Tuesday, November 11, 2008

TEN STRATEGIC TECHNOLOGIES FOR 2009 - I

The Economic Times

Gartner Inc analysts have highlighted the top 10 technologies and trends that will be strategic for most organisations. The analysts presented their findings during Gartner Symposium/ITxpo held recently.

Gartner defines a strategic technology as one with the potential for significant impact on the enterprise in the next three years. Factors that denote significant impact include a high potential for disruption to IT or the business, the need for a major dollar investment, or the risk of being late to adopt.

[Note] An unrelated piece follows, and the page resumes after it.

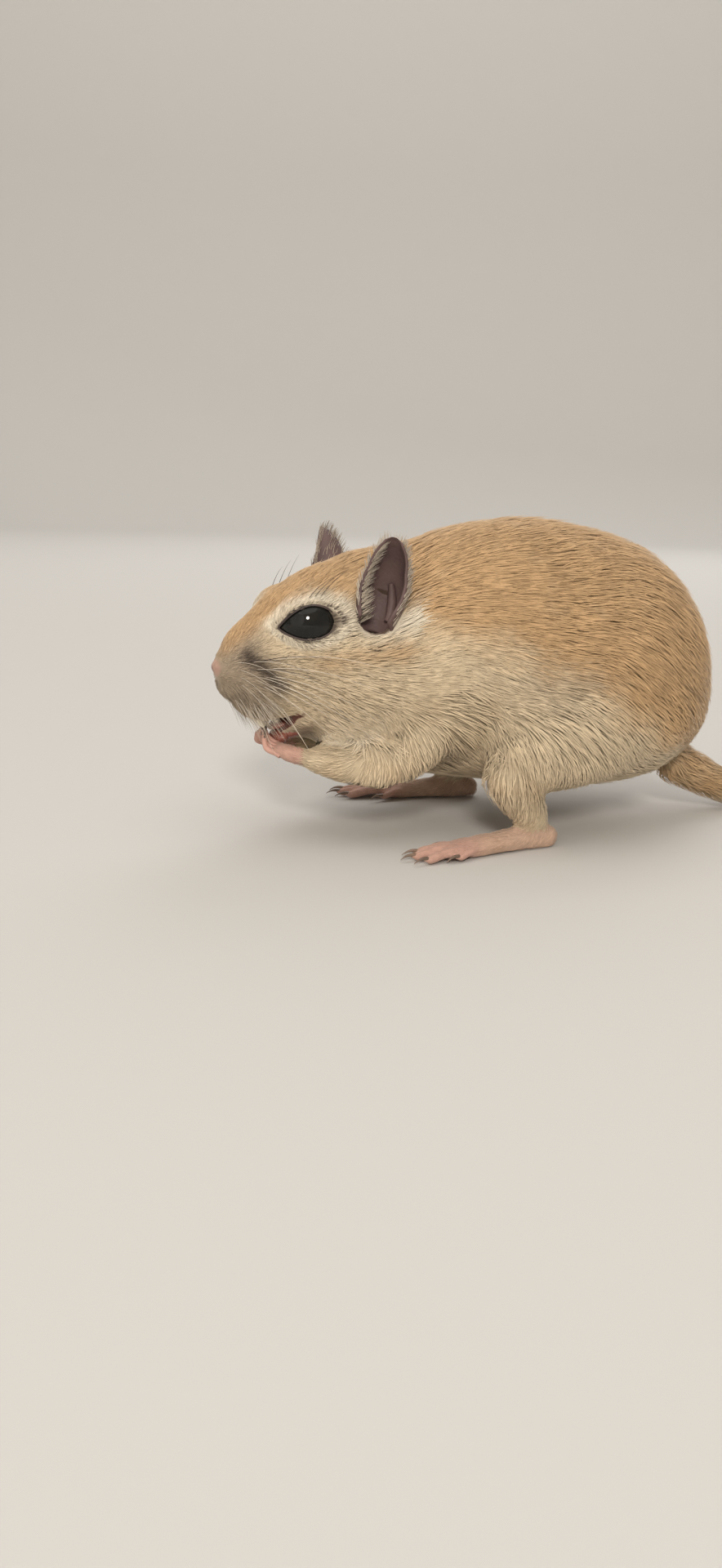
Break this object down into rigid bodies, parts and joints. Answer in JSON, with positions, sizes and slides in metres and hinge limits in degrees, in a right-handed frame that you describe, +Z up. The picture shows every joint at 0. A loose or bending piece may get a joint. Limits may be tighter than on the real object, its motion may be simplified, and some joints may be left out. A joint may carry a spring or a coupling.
{
  "type": "gerbil",
  "caption": "Life-size still model of a golden gerbil crouched on its hind feet, forepaws held up to its open mouth, tufted tail lying behind it.",
  "frame": {"origin": "middle of the animal's bounding box, on the floor it rests on", "axes": "+X from the rump to the nose, +Y to the animal's left, +Z up"},
  "size_m": [0.1808, 0.048, 0.0507],
  "materials": {
    "golden_coat": "short soft golden fur",
    "cream_coat": "short soft cream fur",
    "tuft_coat": "longer brown hair",
    "ear_skin": "thin grey-brown skin with sparse down",
    "foot_skin": "bare pink skin",
    "eye": "wet black",
    "enamel": "cream enamel",
    "claw": "horn",
    "nose_skin": "moist pink skin",
    "whisker": "stiff fine hair"
  },
  "bodies": {
    "root": {"head": "golden_coat", "neck": "golden_coat", "torso": "golden_coat", "upper_incisors": "enamel", "lower_incisors": "enamel", "tail_base": "golden_coat", "tail_middle": "golden_coat", "tail_end": "golden_coat", "tail_tuft": "tuft_coat", "eye_left": "eye", "ear_left": "ear_skin", "thigh_left": "golden_coat", "shank_left": "cream_coat", "hind_foot_left": "foot_skin", "upper_arm_left": "cream_coat", "forearm_left": "cream_coat", "forepaw_left": "foot_skin", "eye_right": "eye", "ear_right": "ear_skin", "thigh_right": "golden_coat", "shank_right": "cream_coat", "hind_foot_right": "foot_skin", "upper_arm_right": "cream_coat", "forearm_right": "cream_coat", "forepaw_right": "foot_skin"}
  },
  "joints": []
}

“Strategic technologies affect, run, grow and transform the business initiatives of an organisation,” said David Cearley, vice president and distinguished analyst at Gartner. “Companies should look at these 10 opportunities and evaluate where these technologies can add value to their business services and solutions, as well as develop a process for detecting and evaluating the business value of new technologies as they enter the market.” The top 10 strategic technologies for 2009 include:

Virtualisation

Much of the current buzz is focused on server virtualization, but virtualisation in storage and client devices is also moving rapidly. Virtualisation to eliminate duplicate copies of data on the real storage devices while maintaining the illusion to the accessing systems that the files are as originally stored (data duplication) can significantly decrease the cost of storage devices and media to hold information.

Hosted virtual images deliver a near-identical result to blade-based PCs. But, instead of the motherboard function being located in the data center as hardware, it is located there as a virtual machine bubble.

However, despite ambitious deployment plans from many organisations, deployments of hosted virtual desktop capabilities will be adopted by fewer than 40 percent of target users by 2010.

Cloud computing

Cloud computing is a style of computing that characterizes a model in which providers deliver a variety of IT-enabled capabilities to consumers. They key characteristics of cloud computing are delivery of capabilities “as a service,” delivery of services in a highly scalable and elastic fashion, using Internet technologies and techniques to develop and deliver the services, and designing for delivery to external customers.

Although cost is a potential benefit for small companies, the biggest benefits are the built-in elasticity and scalability, which not only reduce barriers to entry, but also enable these companies to grow quickly.

As certain IT functions are industrialising and becoming less customised, there are more possibilities for larger organisations to benefit from cloud computing.

Servers -- beyond blades

Servers are evolving beyond the blade server stage that exists today. This evolution will simplify the provisioning of capacity to meet growing needs. The organisation tracks the various resource types, for example, memory, separately and replenishes only the type that is in short supply.

This eliminates the need to pay for all three resource types to upgrade capacity.

It also simplifies the inventory of systems, eliminating the need to track and purchase various sizes and configurations. The result will be higher utilisation because of lessened “waste” of resources that are in the wrong configuration or that come along with the needed processors and memory in a fixed bundle.